**Challenge:** Below this line is a set of entries; quote exactly the lines from the line that contains "front_shell();" to the line that contains "before = set(bpy.data.objects)", both lines included.

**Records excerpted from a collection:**
◆ ◆ ◆

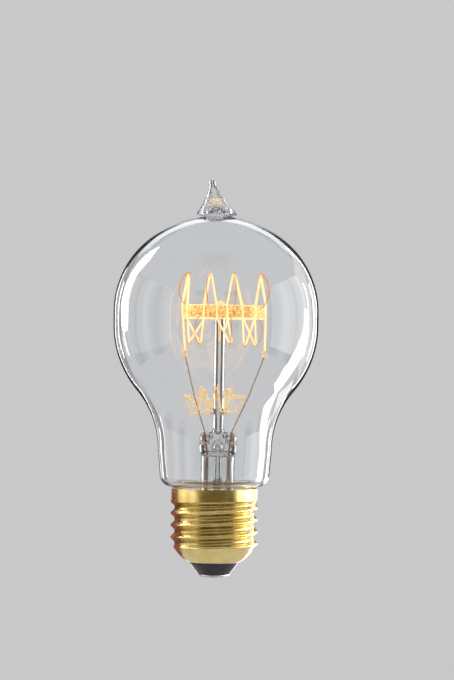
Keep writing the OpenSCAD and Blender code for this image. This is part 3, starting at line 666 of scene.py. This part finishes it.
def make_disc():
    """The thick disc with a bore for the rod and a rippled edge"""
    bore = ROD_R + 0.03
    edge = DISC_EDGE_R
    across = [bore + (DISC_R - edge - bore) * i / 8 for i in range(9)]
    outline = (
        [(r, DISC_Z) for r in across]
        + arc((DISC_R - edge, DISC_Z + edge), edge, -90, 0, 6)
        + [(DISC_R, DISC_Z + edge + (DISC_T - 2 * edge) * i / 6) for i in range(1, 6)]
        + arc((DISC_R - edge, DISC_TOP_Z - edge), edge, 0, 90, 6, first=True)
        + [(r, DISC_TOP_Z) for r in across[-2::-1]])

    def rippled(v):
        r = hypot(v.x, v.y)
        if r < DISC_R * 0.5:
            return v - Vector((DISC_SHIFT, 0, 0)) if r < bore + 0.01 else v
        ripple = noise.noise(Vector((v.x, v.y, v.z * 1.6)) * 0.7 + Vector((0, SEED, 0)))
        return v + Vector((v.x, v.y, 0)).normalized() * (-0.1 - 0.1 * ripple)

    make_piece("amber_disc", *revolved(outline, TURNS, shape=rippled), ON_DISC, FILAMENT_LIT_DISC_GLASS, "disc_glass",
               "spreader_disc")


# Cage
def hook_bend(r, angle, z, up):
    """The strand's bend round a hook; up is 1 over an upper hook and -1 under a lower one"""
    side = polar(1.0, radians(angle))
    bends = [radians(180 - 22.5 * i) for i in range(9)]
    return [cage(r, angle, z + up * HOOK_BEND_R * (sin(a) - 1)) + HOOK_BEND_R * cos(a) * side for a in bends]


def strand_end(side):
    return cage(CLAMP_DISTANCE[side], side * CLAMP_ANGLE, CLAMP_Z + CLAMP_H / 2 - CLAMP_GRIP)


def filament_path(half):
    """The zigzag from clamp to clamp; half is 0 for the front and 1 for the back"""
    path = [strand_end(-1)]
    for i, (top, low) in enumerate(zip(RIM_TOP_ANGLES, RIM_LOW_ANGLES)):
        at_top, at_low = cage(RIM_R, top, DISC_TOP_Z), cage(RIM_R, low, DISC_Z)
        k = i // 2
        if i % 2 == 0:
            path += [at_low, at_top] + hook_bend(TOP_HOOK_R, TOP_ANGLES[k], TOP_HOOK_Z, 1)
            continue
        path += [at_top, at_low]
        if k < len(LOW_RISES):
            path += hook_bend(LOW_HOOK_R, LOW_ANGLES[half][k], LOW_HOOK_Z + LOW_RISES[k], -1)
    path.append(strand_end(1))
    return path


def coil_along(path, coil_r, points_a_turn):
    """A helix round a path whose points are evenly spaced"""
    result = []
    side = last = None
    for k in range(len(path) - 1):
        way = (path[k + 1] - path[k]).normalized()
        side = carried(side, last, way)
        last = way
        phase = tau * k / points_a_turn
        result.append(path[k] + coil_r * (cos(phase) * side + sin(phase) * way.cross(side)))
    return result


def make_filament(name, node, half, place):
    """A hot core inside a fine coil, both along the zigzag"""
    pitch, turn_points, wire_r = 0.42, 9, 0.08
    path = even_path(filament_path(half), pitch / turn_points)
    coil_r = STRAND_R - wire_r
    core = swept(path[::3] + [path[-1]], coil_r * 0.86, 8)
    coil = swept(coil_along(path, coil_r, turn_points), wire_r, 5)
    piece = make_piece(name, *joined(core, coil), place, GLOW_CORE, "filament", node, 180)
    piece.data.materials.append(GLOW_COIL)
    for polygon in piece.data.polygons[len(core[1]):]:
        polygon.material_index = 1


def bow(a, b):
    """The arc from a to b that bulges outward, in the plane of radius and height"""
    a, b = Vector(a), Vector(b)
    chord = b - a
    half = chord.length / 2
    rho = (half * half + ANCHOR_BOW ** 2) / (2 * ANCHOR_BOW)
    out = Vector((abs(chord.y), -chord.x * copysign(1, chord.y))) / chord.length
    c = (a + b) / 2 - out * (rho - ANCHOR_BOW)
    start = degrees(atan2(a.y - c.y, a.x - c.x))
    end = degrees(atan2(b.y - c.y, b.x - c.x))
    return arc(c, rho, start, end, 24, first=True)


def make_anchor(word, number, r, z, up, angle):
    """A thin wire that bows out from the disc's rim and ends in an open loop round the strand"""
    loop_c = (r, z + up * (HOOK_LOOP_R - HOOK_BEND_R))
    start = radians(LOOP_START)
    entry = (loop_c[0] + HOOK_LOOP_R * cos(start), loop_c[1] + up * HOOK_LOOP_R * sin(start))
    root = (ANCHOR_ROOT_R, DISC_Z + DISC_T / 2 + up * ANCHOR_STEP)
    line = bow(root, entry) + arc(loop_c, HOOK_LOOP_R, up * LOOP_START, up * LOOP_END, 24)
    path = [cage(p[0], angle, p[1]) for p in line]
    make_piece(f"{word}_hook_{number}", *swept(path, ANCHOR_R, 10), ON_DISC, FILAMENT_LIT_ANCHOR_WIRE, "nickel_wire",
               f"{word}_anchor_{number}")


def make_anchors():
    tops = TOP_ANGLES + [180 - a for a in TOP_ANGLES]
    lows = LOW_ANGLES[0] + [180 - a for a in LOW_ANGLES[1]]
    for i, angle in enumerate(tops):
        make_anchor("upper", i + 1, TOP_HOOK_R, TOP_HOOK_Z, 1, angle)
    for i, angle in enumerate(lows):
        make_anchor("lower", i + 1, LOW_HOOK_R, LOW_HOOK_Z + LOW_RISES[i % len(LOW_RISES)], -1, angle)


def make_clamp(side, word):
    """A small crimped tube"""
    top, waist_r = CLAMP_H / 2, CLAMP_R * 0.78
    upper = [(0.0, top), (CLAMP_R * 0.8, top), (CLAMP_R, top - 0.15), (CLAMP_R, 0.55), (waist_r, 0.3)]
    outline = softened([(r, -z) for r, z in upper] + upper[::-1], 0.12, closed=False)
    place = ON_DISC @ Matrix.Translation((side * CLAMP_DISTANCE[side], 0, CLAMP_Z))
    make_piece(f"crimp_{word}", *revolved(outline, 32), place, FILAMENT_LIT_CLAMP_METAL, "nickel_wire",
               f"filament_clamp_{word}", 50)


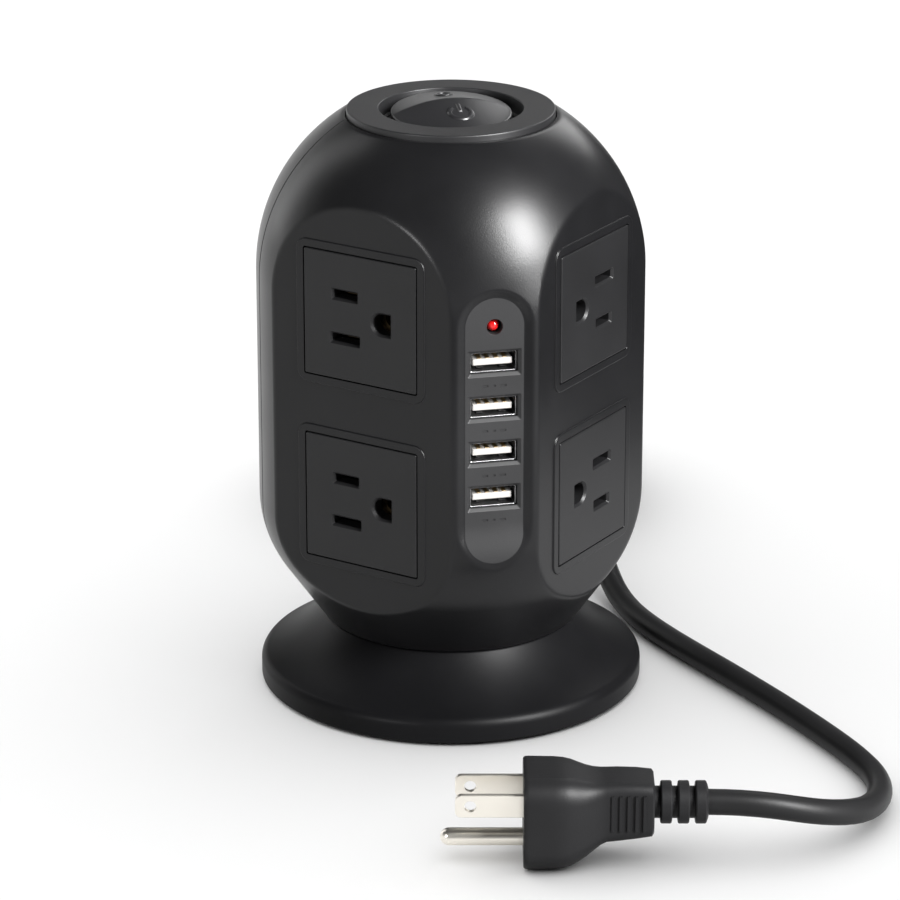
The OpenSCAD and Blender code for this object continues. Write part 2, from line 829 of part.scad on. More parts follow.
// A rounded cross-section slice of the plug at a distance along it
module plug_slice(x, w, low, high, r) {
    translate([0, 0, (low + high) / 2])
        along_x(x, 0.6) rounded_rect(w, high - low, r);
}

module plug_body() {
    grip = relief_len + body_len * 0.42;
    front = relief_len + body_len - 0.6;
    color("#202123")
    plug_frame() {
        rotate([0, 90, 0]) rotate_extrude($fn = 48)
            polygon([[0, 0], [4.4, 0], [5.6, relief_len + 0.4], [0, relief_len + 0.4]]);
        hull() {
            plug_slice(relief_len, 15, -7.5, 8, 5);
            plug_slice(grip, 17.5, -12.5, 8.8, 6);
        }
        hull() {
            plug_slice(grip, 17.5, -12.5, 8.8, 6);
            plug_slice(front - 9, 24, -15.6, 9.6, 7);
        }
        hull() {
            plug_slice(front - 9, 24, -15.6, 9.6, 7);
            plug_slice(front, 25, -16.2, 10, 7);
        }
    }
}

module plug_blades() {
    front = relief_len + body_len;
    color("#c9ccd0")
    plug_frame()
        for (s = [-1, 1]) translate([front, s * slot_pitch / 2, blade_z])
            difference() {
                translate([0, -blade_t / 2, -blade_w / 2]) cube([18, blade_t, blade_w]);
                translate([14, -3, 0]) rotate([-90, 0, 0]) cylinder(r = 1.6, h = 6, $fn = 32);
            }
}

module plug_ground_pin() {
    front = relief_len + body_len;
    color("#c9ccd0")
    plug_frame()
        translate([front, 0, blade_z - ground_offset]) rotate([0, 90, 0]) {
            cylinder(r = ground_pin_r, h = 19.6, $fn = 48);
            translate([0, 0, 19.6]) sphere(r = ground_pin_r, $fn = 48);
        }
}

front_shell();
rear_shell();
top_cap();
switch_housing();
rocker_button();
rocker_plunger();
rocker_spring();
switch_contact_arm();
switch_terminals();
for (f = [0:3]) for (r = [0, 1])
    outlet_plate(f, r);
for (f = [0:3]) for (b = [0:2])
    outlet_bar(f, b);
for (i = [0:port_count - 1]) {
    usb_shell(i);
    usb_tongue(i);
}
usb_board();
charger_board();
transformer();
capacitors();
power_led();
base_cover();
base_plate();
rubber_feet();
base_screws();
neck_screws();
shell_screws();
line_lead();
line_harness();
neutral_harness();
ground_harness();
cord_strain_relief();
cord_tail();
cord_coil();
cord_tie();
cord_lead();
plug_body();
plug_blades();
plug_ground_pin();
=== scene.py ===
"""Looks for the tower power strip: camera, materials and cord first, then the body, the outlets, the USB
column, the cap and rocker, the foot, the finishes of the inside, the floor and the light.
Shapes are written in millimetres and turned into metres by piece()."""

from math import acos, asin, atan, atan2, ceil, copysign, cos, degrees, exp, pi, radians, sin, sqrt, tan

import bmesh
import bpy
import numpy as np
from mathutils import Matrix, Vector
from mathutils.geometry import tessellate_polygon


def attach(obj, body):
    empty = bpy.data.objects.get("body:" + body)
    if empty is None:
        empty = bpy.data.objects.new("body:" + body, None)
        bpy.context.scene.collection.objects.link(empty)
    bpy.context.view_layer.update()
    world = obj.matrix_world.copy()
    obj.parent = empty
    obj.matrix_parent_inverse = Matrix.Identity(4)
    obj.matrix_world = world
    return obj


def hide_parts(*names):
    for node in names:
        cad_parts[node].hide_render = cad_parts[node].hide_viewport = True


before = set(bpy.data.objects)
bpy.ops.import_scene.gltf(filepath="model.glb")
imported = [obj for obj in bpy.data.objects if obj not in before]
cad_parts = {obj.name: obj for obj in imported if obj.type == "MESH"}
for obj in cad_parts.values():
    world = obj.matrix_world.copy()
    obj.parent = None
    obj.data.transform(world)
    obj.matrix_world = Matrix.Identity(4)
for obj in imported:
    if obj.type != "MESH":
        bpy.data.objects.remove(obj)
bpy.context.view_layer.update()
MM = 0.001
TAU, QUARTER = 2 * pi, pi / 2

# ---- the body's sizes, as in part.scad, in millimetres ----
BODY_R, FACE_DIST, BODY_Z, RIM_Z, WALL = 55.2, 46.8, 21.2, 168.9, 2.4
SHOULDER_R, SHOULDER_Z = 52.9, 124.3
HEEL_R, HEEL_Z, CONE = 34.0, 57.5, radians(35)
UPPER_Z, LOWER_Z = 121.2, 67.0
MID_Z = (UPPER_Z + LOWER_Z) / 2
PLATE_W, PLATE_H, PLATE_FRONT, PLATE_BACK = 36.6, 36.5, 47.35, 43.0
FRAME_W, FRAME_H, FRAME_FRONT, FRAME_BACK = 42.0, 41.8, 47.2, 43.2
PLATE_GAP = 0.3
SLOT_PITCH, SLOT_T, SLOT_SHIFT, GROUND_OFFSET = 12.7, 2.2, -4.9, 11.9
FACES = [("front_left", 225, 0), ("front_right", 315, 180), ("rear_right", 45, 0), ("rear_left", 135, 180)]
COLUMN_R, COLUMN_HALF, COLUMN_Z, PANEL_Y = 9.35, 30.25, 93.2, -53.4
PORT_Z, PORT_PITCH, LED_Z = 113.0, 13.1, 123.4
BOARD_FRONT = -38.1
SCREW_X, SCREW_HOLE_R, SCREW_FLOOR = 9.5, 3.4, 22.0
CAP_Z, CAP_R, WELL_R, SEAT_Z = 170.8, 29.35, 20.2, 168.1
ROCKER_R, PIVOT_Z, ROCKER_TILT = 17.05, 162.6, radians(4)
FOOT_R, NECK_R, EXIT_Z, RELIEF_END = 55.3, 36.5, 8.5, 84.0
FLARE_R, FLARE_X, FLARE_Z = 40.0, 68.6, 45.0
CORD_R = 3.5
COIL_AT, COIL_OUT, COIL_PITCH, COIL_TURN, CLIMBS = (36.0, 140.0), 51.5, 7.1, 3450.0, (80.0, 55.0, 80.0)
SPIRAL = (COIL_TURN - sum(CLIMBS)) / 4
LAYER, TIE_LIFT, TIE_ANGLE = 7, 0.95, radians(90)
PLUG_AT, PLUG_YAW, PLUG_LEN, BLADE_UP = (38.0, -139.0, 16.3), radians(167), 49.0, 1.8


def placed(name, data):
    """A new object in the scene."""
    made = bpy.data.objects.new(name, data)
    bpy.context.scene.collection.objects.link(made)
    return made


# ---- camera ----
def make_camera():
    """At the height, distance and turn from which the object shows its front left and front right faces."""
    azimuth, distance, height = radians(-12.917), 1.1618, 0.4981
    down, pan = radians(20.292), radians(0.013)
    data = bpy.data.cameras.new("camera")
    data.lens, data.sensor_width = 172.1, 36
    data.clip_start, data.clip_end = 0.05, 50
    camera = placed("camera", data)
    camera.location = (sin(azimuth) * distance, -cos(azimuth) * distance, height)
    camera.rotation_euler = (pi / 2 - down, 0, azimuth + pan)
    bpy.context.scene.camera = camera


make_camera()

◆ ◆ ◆

**Worked answer:**
front_shell();
rear_shell();
top_cap();
switch_housing();
rocker_button();
rocker_plunger();
rocker_spring();
switch_contact_arm();
switch_terminals();
for (f = [0:3]) for (r = [0, 1])
    outlet_plate(f, r);
for (f = [0:3]) for (b = [0:2])
    outlet_bar(f, b);
for (i = [0:port_count - 1]) {
    usb_shell(i);
    usb_tongue(i);
}
usb_board();
charger_board();
transformer();
capacitors();
power_led();
base_cover();
base_plate();
rubber_feet();
base_screws();
neck_screws();
shell_screws();
line_lead();
line_harness();
neutral_harness();
ground_harness();
cord_strain_relief();
cord_tail();
cord_coil();
cord_tie();
cord_lead();
plug_body();
plug_blades();
plug_ground_pin();
=== scene.py ===
"""Looks for the tower power strip: camera, materials and cord first, then the body, the outlets, the USB
column, the cap and rocker, the foot, the finishes of the inside, the floor and the light.
Shapes are written in millimetres and turned into metres by piece()."""

from math import acos, asin, atan, atan2, ceil, copysign, cos, degrees, exp, pi, radians, sin, sqrt, tan

import bmesh
import bpy
import numpy as np
from mathutils import Matrix, Vector
from mathutils.geometry import tessellate_polygon


def attach(obj, body):
    empty = bpy.data.objects.get("body:" + body)
    if empty is None:
        empty = bpy.data.objects.new("body:" + body, None)
        bpy.context.scene.collection.objects.link(empty)
    bpy.context.view_layer.update()
    world = obj.matrix_world.copy()
    obj.parent = empty
    obj.matrix_parent_inverse = Matrix.Identity(4)
    obj.matrix_world = world
    return obj


def hide_parts(*names):
    for node in names:
        cad_parts[node].hide_render = cad_parts[node].hide_viewport = True


before = set(bpy.data.objects)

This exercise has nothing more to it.